I want to talk to you guitar players out there who are in a band, but not singing lead.  You might be wondering what YOU’RE supposed to do to be interesting onstage. [Part 2 will focus on some additional things more applicable to lead players.]

We’ve found that a typical rehearsal involving guitar players usually comes with some excuses when it comes to movement;  ‘I can’t move because I have to focus on what I’m playing’…’I can’t go far because of my cord’…’I have to switch on my pedal here’…’I can’t hear my amp if I move’…and many more.  I’m sure you have your own to add.

But Tom and I have found there are remedies for almost every excuse not to move away from your cozy little ‘home base’ behind your guitar, mic stand, pedal board, and amp.  Let me show you how you can free yourself so you can connect with the audience and be more interesting to watch.


First of all, get yourself wireless.  There are good units that won’t compromise your sound, and even if there IS a slight difference, the audience won’t be able to tell. This gives you one less thing to think about onstage…the last thing you need is to be worried about tripping on cables.

Next, try to lighten up your pedal board to what you really need and use, or at the very least position it to the side or at an angle so it’s not directly in front of you.  I realize in some cases this might not be possible if you have a lot of songs where you have to ride a ‘wah’ or volume pedal, but in most cases I’ve found where it’s an occasional on/off switch, moving your board is possible.

What we’re trying to do here is eliminate barriers between you and the audience whenever possible. Keep in mind that some pedals YOU think make a big difference sound-wise, don’t even register with the audience. Unless it’s something very distinctive, we’re not going to hear a subtle nuance in a live setting.

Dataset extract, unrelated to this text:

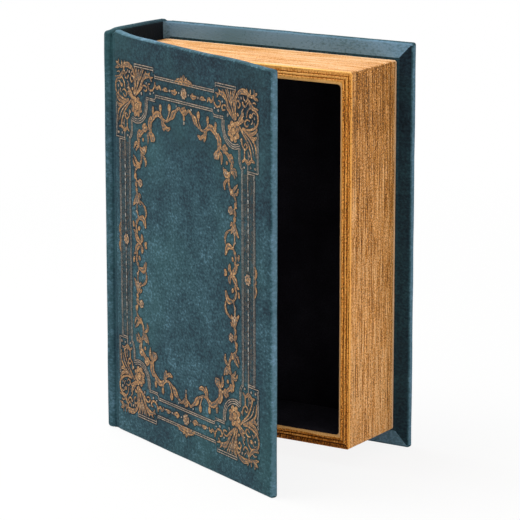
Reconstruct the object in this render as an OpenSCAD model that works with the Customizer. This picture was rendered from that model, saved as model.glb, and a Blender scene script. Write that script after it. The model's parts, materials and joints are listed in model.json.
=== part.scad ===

Some of you are relying too much on your amps to hear yourself.  Mic-ing your amp and running it through your in-ears will enable you to get the mix you want and allow you to move away from it.

If you sing background vocals from time to time, position your mic so you can easily get to it for the vocals, but aren’t blocked behind it when you’re not singing. Stepping up to the mic right before your part comes in, shows the audience you’re getting ready to sing and their ears will tune in to you.  If you’re always behind the stand, we don’t know when to pay attention to your part.

SO, now that you’re out of excuses to move, let’s be interesting to watch, ok?? We want to see you interacting with the rest of the band, so go someplace else onstage! This is important for several reasons;

First of all, people in the audience that are not close to your ‘home base’ spot, want to see you and be the subject of your attention, so venturing to other parts of the stage and making eye contact with the audience there, accomplishes that.

Secondly, you need to be able to balance the stage. For example, when the lead singer moves in front of you, you should move either right or left to ‘right the ship’ and balance the visual feel of what the audience sees.  It’s subtle, but noticeable, and just FEELS right to those watching you.

Lastly, we want to see you interact with the other players onstage. Walk or run over to them to jam together, especially if you’re playing the same groove, lick or rhythmic thing.  This will help us ‘see’ the riff, and as a result, really HEAR it… plus it lets us see that you actually like playing with these people!

Stay tuned for part II…. In the meantime though, post your questions or comments and let us know what YOU’RE doing to get freed up!

Amy Wolter

As a trained Live Music Producer for Tom Jackson Productions, Amy Wolter brings her years onstage as a lead singer & keyboardist - along with her experience as a producer, arranger, and songwriter - to singers and bands who won’t settle for ‘good enough’. She’s worked with artists at all levels, and genres ranging from Rock to Celtic, empowering them to have confidence and authority onstage, and put on memorable live shows, a few of whom have been on two of the largest US tours in recent history. Some of her clients include Grammy award winners The Band Perry & Lacrae, CMA and ACM –winning country acts, Gloriana & Thompson Square, 2016 The Voice contestant Mary Sarah, CCMA (Canada) winners High Valley, Jess Moskaluke & Chad Brownlee, and Winter Jam Tour veterans Sidewalk Prophets & Love and The Outcome.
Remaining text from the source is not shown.